_REQUIRED TASK_
Starting at the line containing "The three.js and Blender code for this object continues.", please quote every line up to and including the line containing "WINDOW = (-70, 70, 47, 95, 12)", exactly, and nothing beyond.

_DATA EXTRACT_
========================================================================
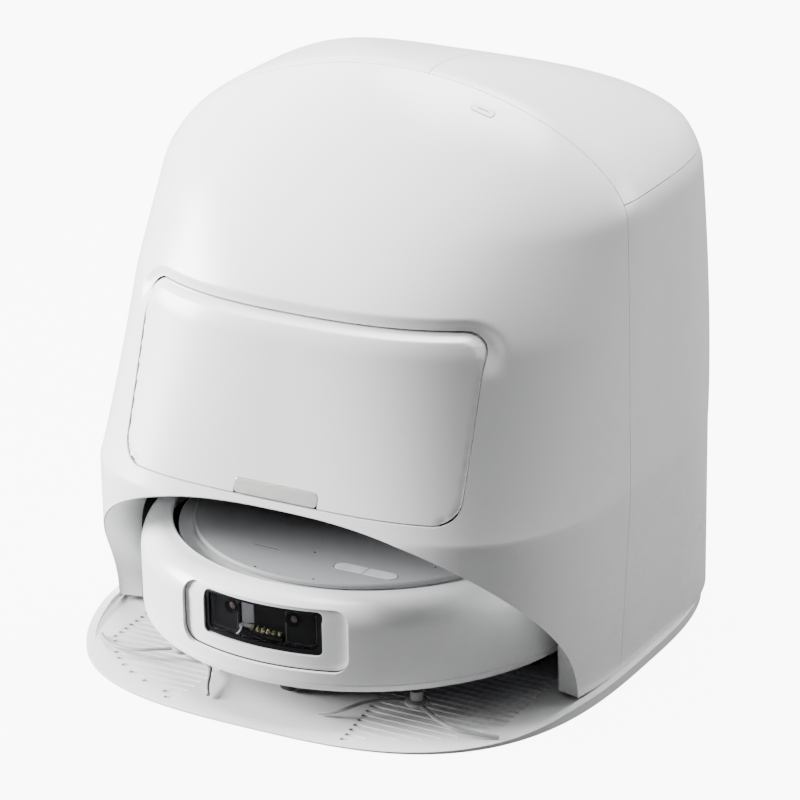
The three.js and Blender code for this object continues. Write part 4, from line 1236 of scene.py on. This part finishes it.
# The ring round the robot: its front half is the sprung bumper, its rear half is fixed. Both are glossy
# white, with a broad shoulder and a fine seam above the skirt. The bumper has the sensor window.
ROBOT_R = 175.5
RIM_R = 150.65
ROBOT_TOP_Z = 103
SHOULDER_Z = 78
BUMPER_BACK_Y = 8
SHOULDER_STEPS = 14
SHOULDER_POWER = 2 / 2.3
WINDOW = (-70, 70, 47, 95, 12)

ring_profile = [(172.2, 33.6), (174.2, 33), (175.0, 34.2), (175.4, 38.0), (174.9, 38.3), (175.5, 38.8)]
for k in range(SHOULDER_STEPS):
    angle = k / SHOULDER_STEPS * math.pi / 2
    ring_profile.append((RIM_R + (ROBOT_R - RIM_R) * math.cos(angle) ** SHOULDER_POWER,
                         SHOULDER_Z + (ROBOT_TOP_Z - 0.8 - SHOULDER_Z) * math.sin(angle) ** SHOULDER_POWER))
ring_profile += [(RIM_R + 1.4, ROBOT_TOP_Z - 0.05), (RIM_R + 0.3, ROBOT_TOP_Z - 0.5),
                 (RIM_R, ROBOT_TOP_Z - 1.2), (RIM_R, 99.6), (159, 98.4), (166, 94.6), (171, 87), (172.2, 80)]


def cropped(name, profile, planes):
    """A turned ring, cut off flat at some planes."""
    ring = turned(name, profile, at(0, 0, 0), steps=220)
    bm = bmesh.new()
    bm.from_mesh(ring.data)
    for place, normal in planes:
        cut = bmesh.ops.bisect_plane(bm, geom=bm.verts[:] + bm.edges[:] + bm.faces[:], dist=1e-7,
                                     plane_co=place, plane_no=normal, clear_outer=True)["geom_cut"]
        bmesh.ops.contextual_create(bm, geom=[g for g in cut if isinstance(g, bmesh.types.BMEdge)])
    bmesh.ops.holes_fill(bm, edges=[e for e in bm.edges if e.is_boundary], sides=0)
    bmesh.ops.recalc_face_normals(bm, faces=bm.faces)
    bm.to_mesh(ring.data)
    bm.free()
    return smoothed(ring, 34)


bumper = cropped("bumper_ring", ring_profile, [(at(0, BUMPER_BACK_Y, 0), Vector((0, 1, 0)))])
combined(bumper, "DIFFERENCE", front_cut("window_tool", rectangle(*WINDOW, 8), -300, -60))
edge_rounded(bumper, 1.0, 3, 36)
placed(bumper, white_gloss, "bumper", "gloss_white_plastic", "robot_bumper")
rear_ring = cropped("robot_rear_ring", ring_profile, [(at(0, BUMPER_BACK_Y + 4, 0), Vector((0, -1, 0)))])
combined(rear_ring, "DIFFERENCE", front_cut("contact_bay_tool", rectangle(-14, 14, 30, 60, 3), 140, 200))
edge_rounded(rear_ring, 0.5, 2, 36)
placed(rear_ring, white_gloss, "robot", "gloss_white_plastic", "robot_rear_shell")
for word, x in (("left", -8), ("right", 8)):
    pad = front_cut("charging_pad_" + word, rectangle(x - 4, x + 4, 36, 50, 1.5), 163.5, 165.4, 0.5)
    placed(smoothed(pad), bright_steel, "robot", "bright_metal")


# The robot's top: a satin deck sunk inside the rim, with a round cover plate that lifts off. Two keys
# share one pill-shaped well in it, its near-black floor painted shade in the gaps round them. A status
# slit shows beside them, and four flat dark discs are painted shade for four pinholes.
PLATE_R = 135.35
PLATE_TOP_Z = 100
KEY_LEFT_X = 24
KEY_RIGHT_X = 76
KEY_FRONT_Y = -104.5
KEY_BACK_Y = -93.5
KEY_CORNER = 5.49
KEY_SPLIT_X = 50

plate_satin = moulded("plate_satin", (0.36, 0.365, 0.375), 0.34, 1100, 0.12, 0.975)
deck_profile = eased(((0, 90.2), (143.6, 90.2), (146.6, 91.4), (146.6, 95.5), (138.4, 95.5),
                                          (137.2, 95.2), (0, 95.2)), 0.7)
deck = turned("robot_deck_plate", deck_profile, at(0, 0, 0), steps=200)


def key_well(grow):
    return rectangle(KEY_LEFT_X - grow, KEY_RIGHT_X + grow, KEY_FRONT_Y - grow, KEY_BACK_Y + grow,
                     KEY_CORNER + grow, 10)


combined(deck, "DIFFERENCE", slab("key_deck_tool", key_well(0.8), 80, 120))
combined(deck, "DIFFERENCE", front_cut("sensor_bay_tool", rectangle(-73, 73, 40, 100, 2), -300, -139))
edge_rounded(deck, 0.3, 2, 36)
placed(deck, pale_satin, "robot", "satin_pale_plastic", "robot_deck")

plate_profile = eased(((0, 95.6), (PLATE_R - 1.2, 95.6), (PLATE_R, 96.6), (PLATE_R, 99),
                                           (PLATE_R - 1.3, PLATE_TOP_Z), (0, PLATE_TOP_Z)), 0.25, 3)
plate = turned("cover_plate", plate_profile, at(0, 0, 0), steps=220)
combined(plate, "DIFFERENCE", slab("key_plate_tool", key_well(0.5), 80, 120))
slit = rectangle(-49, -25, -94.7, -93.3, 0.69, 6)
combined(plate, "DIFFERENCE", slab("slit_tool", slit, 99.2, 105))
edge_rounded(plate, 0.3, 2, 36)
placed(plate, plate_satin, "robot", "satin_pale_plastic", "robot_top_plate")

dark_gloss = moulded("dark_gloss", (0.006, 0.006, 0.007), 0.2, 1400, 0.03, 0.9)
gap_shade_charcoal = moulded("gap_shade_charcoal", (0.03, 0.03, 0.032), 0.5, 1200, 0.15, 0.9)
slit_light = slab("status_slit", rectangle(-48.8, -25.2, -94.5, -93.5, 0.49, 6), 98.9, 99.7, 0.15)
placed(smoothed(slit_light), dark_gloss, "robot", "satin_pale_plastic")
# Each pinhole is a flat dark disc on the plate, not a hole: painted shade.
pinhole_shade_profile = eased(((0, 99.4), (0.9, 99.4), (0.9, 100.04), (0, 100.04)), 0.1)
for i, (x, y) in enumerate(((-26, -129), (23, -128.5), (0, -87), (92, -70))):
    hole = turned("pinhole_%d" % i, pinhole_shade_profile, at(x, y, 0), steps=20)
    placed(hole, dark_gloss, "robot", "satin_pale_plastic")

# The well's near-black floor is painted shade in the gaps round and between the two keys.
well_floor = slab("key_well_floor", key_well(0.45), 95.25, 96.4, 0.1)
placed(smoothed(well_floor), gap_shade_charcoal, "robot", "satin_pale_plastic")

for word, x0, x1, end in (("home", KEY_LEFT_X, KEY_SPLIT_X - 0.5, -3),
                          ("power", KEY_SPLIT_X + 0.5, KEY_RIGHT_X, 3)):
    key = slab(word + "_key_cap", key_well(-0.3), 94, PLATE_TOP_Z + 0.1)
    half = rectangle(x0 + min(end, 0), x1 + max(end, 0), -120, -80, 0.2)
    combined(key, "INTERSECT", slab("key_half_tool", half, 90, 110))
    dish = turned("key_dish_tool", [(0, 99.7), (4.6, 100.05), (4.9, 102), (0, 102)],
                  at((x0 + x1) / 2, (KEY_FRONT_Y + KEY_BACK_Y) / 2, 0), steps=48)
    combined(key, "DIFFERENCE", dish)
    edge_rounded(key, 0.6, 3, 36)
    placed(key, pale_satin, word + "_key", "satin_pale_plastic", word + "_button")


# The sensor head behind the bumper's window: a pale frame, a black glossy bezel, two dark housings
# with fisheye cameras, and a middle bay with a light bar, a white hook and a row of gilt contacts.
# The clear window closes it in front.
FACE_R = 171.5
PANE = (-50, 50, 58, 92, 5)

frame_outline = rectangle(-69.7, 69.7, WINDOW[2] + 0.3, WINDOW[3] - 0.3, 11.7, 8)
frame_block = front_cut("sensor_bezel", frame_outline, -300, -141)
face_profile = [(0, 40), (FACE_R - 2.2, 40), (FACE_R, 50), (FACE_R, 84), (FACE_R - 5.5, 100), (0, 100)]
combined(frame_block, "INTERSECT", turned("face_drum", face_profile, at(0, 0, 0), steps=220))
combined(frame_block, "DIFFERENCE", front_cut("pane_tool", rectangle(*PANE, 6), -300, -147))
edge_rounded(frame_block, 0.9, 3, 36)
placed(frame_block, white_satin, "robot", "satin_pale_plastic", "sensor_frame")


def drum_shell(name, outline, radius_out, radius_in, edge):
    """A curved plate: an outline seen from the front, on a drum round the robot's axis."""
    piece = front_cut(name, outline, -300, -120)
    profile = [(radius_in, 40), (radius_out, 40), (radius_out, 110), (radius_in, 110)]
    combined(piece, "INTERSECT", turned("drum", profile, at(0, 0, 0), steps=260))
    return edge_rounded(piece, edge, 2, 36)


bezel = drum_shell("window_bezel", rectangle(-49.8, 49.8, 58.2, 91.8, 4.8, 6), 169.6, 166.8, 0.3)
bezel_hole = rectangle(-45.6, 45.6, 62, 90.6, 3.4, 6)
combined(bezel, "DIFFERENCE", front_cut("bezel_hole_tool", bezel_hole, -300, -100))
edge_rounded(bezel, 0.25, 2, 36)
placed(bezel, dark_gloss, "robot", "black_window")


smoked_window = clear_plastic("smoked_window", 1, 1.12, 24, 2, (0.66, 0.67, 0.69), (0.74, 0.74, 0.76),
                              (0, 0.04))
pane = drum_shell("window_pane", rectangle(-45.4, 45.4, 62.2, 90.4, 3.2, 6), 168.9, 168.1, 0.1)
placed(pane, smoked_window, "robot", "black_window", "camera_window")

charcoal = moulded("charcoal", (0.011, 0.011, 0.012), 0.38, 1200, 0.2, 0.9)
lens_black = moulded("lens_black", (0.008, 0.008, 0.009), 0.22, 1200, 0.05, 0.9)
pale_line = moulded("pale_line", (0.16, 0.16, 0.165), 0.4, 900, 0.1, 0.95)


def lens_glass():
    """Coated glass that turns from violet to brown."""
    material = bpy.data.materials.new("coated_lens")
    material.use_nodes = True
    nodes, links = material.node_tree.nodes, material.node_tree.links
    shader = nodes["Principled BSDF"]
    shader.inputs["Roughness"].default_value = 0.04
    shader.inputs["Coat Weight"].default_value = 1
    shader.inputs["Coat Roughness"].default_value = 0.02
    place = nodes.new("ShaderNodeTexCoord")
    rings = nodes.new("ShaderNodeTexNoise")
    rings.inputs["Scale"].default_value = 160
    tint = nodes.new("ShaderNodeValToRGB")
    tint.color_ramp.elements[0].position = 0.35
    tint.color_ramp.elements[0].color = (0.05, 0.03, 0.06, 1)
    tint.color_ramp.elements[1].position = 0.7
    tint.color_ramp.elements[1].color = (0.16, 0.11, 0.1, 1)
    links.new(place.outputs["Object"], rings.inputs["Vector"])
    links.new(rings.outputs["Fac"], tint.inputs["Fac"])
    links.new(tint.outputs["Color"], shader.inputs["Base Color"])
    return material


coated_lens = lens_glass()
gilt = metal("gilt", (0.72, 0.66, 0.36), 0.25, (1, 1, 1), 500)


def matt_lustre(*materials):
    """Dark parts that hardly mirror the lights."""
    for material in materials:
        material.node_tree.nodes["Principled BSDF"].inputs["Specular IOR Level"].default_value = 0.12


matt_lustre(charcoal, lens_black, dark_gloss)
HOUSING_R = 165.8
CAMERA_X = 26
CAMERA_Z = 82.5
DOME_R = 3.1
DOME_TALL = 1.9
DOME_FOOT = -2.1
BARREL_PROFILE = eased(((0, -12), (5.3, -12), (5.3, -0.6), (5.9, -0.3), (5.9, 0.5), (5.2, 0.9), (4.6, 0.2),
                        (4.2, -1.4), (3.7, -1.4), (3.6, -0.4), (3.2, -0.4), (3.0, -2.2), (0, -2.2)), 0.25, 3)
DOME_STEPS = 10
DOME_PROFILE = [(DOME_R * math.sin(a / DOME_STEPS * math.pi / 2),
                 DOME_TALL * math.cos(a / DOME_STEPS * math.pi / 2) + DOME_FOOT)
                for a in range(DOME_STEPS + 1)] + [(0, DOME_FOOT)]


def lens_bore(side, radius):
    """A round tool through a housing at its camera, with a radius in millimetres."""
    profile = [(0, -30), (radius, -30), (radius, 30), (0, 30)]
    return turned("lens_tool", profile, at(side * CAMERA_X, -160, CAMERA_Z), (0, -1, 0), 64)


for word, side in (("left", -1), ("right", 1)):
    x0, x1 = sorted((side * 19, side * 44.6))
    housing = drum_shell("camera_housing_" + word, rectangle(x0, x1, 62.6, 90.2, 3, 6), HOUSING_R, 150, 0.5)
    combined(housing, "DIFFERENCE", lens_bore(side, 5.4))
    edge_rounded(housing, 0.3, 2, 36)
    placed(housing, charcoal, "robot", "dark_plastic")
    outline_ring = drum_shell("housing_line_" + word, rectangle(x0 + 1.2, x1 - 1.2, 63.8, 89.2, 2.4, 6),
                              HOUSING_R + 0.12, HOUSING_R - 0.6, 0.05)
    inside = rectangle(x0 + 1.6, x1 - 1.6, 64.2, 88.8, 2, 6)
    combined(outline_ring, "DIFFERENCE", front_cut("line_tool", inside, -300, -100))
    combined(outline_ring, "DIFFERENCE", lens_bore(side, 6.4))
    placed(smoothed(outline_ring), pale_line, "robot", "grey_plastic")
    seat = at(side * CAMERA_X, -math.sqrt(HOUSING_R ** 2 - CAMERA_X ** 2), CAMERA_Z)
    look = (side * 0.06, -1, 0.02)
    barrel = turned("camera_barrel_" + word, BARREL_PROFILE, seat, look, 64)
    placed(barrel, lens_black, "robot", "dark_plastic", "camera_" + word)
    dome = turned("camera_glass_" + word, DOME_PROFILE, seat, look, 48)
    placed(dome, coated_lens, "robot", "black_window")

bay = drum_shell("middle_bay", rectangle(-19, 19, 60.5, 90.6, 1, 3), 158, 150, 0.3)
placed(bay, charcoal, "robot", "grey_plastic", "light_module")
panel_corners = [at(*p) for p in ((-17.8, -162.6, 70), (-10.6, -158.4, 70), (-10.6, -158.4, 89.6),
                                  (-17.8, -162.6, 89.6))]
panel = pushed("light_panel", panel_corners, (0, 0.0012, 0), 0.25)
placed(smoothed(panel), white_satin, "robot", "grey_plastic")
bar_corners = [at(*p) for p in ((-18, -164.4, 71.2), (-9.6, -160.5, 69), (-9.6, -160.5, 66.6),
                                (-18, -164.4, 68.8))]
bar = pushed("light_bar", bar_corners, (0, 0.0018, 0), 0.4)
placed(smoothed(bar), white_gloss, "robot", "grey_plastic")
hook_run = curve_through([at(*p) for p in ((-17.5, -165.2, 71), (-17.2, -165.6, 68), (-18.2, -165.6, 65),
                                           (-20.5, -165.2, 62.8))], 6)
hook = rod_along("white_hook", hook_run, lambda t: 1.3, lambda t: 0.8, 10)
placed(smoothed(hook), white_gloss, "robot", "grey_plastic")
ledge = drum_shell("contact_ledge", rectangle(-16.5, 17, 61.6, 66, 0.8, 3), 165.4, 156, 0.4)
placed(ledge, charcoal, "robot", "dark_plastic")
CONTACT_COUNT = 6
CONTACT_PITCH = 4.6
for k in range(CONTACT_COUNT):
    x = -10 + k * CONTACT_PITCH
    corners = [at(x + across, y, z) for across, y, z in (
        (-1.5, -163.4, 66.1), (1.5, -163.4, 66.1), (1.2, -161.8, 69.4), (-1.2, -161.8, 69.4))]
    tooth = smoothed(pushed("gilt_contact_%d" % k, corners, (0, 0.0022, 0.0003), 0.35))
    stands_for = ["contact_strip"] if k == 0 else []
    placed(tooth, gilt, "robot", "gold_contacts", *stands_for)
========================================================================
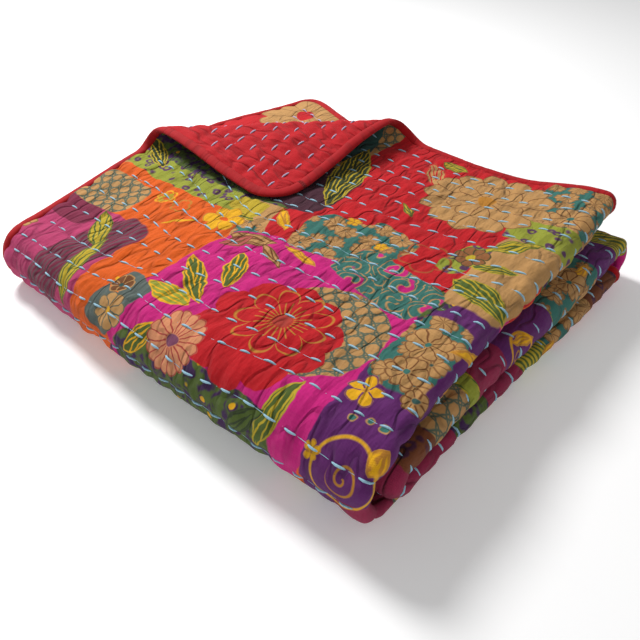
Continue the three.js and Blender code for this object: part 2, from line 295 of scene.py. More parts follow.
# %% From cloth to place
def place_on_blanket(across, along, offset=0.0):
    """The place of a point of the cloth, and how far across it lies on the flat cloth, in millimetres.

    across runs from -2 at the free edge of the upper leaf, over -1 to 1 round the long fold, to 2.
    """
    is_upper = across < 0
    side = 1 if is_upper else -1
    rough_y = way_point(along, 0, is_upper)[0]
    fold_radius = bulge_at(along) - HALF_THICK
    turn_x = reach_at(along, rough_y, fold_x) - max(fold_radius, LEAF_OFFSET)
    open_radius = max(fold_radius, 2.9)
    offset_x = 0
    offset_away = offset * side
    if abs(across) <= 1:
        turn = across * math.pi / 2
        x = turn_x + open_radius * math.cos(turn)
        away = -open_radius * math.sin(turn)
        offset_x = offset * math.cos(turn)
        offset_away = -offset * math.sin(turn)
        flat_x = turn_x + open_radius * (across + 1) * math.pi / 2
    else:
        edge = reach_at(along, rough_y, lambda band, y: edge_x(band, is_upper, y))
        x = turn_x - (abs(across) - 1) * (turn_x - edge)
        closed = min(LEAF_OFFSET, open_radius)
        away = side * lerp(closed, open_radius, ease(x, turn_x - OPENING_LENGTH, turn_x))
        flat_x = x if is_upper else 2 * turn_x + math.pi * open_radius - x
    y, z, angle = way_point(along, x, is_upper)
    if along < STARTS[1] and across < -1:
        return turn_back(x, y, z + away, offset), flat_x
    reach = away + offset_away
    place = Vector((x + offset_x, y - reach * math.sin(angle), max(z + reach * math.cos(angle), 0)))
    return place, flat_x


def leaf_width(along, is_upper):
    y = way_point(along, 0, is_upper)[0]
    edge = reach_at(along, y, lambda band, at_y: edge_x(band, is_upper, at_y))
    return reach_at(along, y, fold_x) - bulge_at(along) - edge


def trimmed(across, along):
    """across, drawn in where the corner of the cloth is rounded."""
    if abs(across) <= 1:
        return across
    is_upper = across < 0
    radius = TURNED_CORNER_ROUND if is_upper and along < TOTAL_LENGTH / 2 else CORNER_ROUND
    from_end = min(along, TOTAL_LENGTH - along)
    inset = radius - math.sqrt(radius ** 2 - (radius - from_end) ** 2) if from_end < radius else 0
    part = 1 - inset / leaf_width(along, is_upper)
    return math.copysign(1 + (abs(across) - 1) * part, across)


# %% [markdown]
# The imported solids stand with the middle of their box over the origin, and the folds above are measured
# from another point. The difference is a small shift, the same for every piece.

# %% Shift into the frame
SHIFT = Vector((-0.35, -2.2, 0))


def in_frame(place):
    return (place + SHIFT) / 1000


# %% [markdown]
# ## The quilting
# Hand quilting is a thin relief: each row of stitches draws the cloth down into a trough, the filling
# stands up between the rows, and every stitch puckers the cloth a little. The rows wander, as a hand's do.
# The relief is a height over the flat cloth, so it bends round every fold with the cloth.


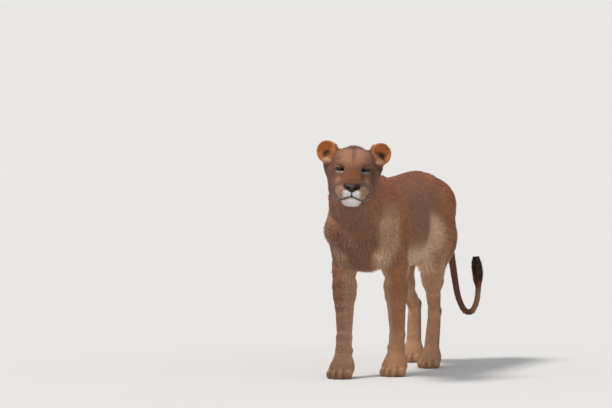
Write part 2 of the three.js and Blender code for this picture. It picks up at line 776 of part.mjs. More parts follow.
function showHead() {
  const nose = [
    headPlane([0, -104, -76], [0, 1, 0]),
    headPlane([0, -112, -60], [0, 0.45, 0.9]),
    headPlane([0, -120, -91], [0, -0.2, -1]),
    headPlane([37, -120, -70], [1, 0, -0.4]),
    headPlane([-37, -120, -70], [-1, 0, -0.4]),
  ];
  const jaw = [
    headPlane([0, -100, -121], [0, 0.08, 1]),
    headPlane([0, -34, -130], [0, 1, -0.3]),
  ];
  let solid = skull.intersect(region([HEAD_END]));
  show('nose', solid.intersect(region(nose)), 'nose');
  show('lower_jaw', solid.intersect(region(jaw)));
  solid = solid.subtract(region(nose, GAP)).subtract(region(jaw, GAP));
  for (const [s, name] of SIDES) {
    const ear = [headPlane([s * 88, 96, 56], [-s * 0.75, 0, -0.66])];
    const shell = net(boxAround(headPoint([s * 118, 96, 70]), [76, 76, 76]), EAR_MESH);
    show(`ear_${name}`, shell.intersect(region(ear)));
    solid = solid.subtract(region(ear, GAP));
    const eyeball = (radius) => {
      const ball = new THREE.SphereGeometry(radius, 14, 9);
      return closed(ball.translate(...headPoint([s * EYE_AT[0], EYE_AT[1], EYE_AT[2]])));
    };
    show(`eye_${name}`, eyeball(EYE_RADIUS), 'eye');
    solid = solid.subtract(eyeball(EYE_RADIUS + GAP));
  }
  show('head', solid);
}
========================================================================
_WRITTEN ANSWER_
The three.js and Blender code for this object continues. Write part 4, from line 1236 of scene.py on. This part finishes it.
# The ring round the robot: its front half is the sprung bumper, its rear half is fixed. Both are glossy
# white, with a broad shoulder and a fine seam above the skirt. The bumper has the sensor window.
ROBOT_R = 175.5
RIM_R = 150.65
ROBOT_TOP_Z = 103
SHOULDER_Z = 78
BUMPER_BACK_Y = 8
SHOULDER_STEPS = 14
SHOULDER_POWER = 2 / 2.3
WINDOW = (-70, 70, 47, 95, 12)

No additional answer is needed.